**MATERIAL SUPPLIED**
--- --- ---
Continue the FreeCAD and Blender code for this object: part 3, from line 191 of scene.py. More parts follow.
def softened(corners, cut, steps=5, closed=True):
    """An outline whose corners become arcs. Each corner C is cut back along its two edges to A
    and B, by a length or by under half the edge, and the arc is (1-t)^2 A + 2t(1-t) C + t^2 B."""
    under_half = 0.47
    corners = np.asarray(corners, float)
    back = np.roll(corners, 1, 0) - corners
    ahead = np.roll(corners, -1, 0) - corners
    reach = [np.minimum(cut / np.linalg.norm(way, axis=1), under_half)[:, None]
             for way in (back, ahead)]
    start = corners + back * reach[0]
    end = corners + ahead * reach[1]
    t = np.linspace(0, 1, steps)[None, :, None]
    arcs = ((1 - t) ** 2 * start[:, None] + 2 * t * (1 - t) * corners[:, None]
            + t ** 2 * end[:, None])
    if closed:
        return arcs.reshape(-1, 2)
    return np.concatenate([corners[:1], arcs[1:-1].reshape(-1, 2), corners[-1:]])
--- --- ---
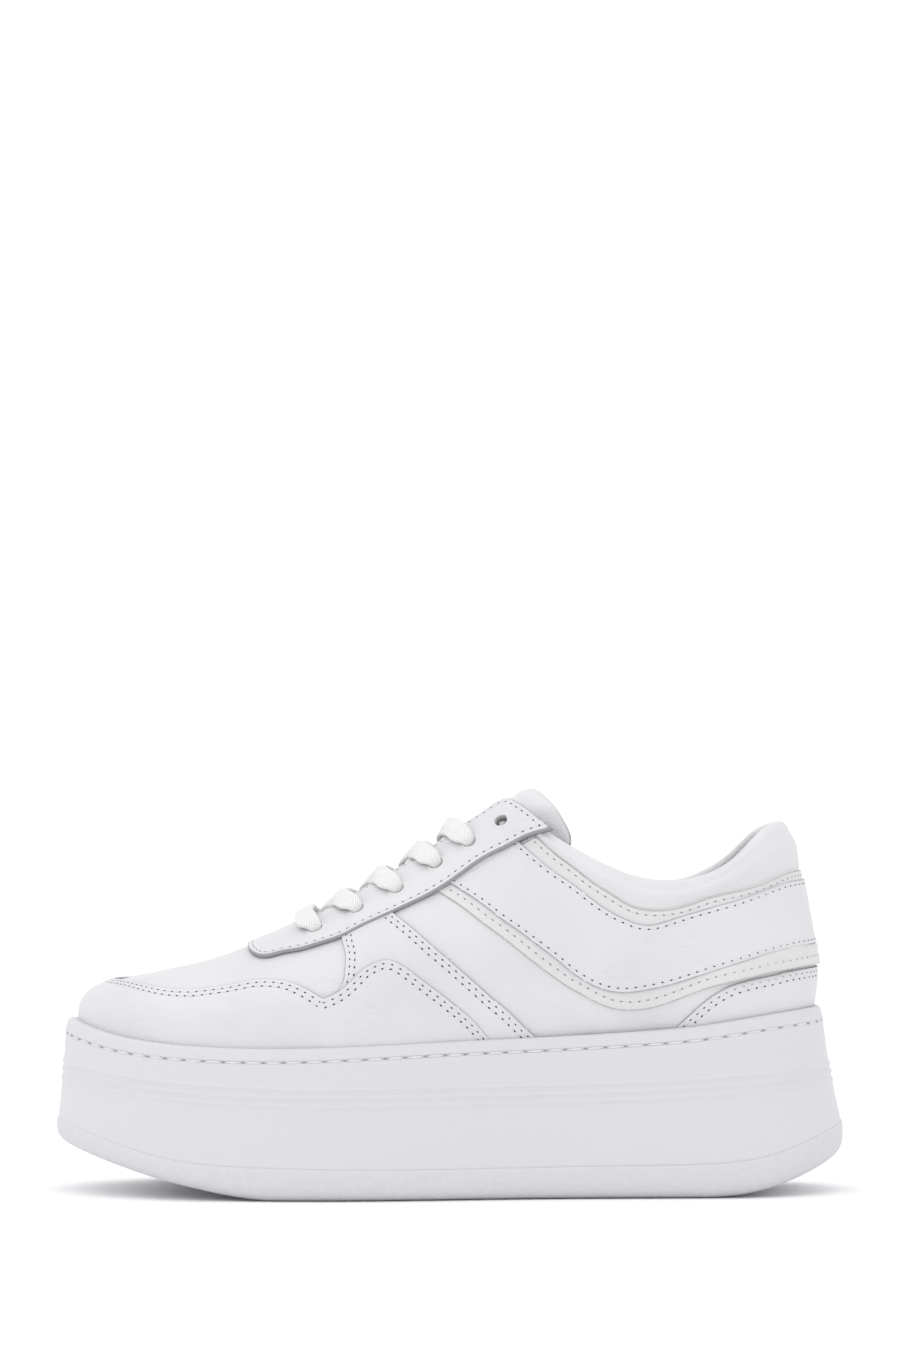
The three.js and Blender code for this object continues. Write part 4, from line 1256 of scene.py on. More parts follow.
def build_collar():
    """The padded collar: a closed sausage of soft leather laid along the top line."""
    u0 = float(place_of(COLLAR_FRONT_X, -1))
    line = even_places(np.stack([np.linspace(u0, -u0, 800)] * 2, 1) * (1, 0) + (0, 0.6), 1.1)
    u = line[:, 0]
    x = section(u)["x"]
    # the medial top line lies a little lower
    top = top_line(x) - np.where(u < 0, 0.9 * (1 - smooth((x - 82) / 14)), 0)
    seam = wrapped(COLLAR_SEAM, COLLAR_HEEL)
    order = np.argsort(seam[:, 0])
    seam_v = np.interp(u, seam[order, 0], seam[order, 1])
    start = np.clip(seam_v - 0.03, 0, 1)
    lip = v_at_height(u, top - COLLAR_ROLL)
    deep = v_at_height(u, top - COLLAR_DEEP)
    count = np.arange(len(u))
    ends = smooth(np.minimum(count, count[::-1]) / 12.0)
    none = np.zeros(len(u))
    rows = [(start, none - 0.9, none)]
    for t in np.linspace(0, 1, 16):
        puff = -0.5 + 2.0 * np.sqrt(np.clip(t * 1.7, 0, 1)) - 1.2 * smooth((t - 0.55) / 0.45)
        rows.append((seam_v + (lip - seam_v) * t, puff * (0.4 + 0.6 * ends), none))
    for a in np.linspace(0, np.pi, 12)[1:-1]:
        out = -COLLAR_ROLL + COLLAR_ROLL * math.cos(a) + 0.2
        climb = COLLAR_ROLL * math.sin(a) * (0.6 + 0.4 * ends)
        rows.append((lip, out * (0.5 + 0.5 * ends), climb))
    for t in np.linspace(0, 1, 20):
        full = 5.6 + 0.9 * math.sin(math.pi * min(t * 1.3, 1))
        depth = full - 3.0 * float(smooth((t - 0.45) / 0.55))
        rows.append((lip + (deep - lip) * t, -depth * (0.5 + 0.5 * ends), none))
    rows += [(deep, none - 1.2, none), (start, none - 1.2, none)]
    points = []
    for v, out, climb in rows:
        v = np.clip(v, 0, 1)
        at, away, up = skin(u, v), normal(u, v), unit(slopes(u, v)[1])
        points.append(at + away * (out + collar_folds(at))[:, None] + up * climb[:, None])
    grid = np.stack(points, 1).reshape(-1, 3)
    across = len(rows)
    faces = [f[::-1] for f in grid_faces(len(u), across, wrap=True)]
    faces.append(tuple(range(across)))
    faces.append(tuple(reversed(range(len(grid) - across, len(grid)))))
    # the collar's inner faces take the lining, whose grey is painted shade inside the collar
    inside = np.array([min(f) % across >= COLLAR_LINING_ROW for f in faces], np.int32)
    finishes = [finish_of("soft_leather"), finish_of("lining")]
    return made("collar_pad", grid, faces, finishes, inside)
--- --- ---
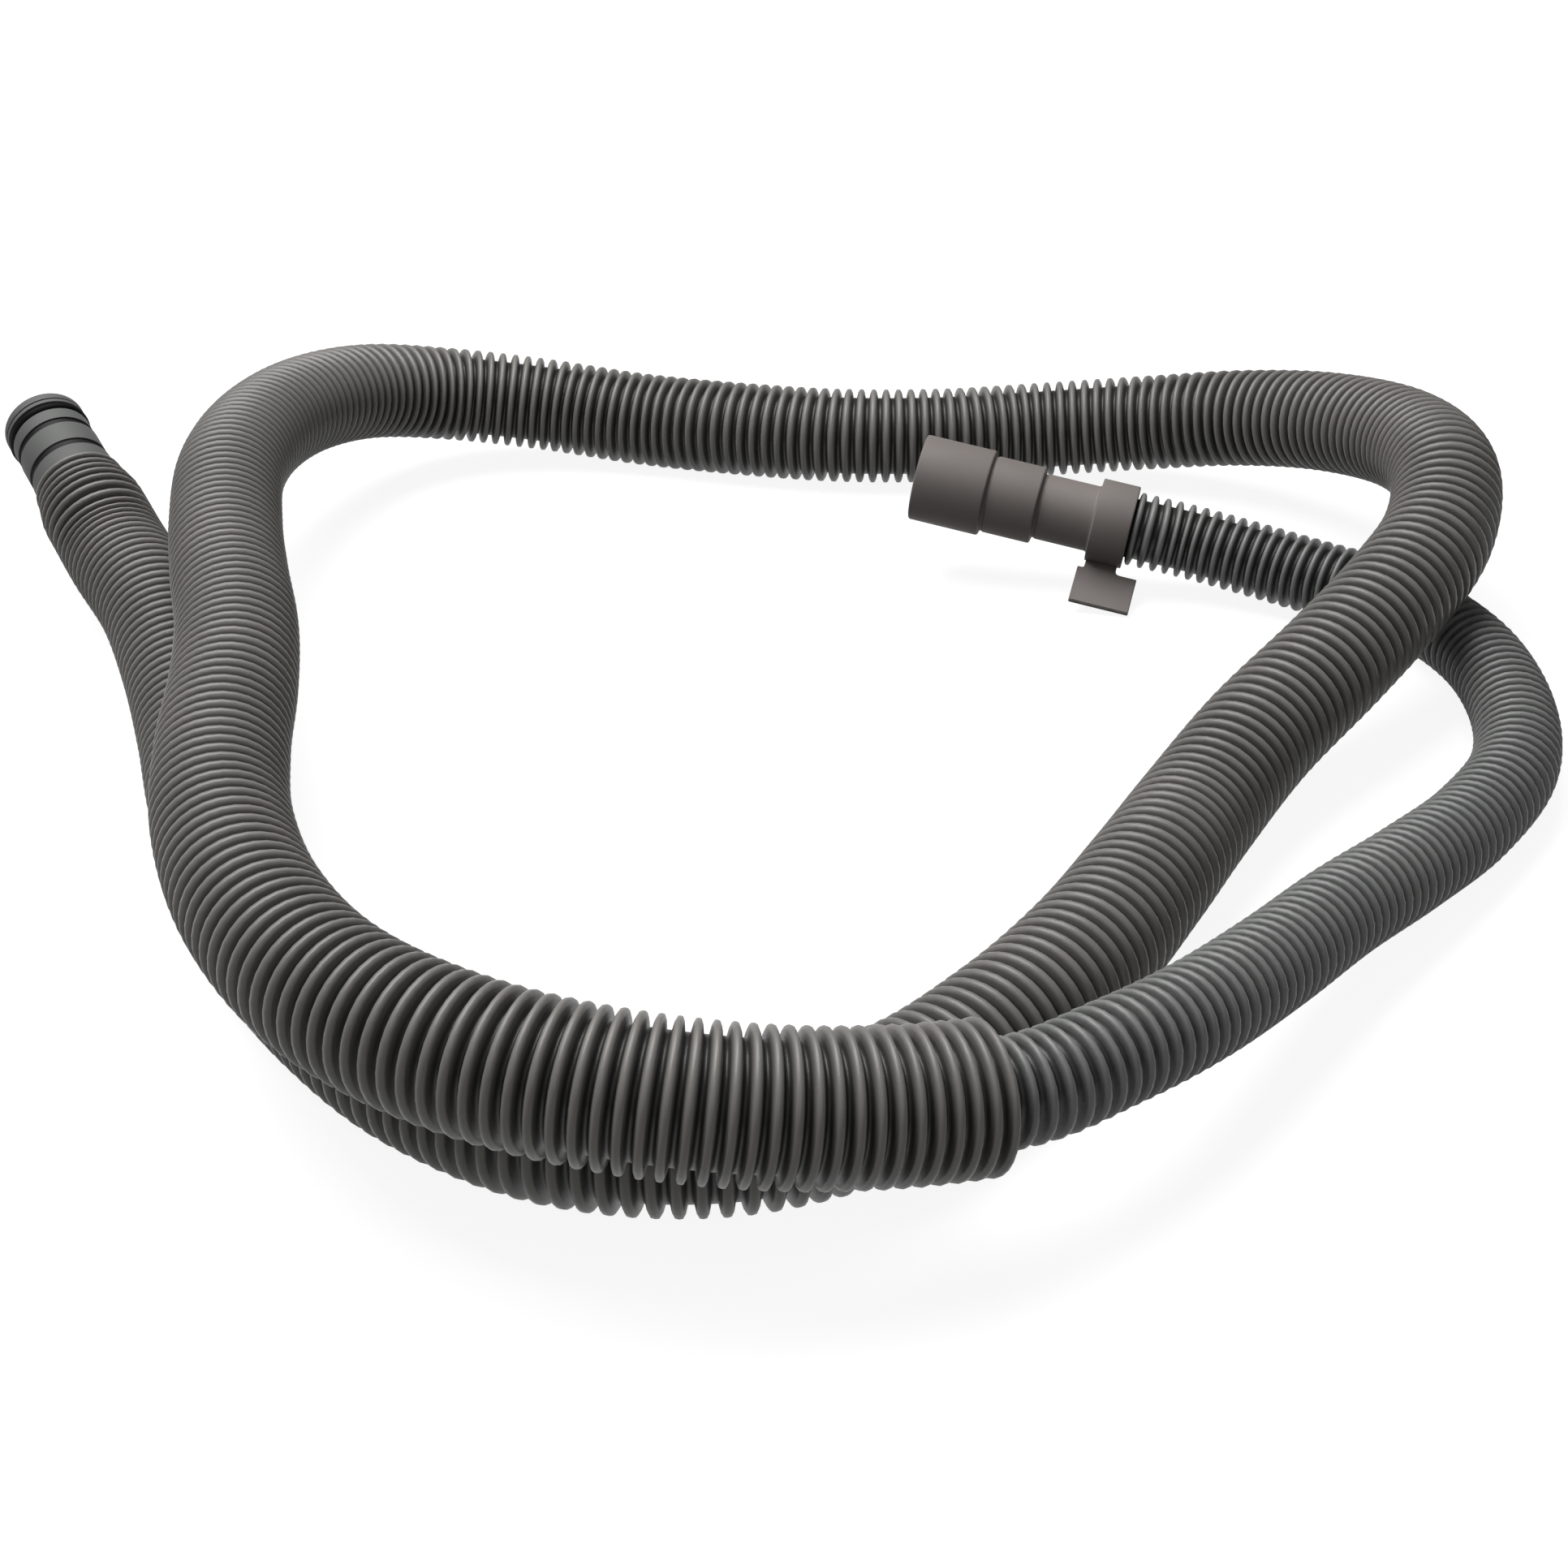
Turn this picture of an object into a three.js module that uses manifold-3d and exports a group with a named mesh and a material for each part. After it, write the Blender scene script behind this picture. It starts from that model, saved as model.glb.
--- --- ---
**WHAT THE TASK REQUIRES**
Transcribe the records above exactly, beginning at the line that contains "Continue the FreeCAD" and ending with the line that contains "arcs[1:-1].reshape(-1, 2), corners[-1:]])", both included, and nothing else.

**FINISHED EXERCISE**
Continue the FreeCAD and Blender code for this object: part 3, from line 191 of scene.py. More parts follow.
def softened(corners, cut, steps=5, closed=True):
    """An outline whose corners become arcs. Each corner C is cut back along its two edges to A
    and B, by a length or by under half the edge, and the arc is (1-t)^2 A + 2t(1-t) C + t^2 B."""
    under_half = 0.47
    corners = np.asarray(corners, float)
    back = np.roll(corners, 1, 0) - corners
    ahead = np.roll(corners, -1, 0) - corners
    reach = [np.minimum(cut / np.linalg.norm(way, axis=1), under_half)[:, None]
             for way in (back, ahead)]
    start = corners + back * reach[0]
    end = corners + ahead * reach[1]
    t = np.linspace(0, 1, steps)[None, :, None]
    arcs = ((1 - t) ** 2 * start[:, None] + 2 * t * (1 - t) * corners[:, None]
            + t ** 2 * end[:, None])
    if closed:
        return arcs.reshape(-1, 2)
    return np.concatenate([corners[:1], arcs[1:-1].reshape(-1, 2), corners[-1:]])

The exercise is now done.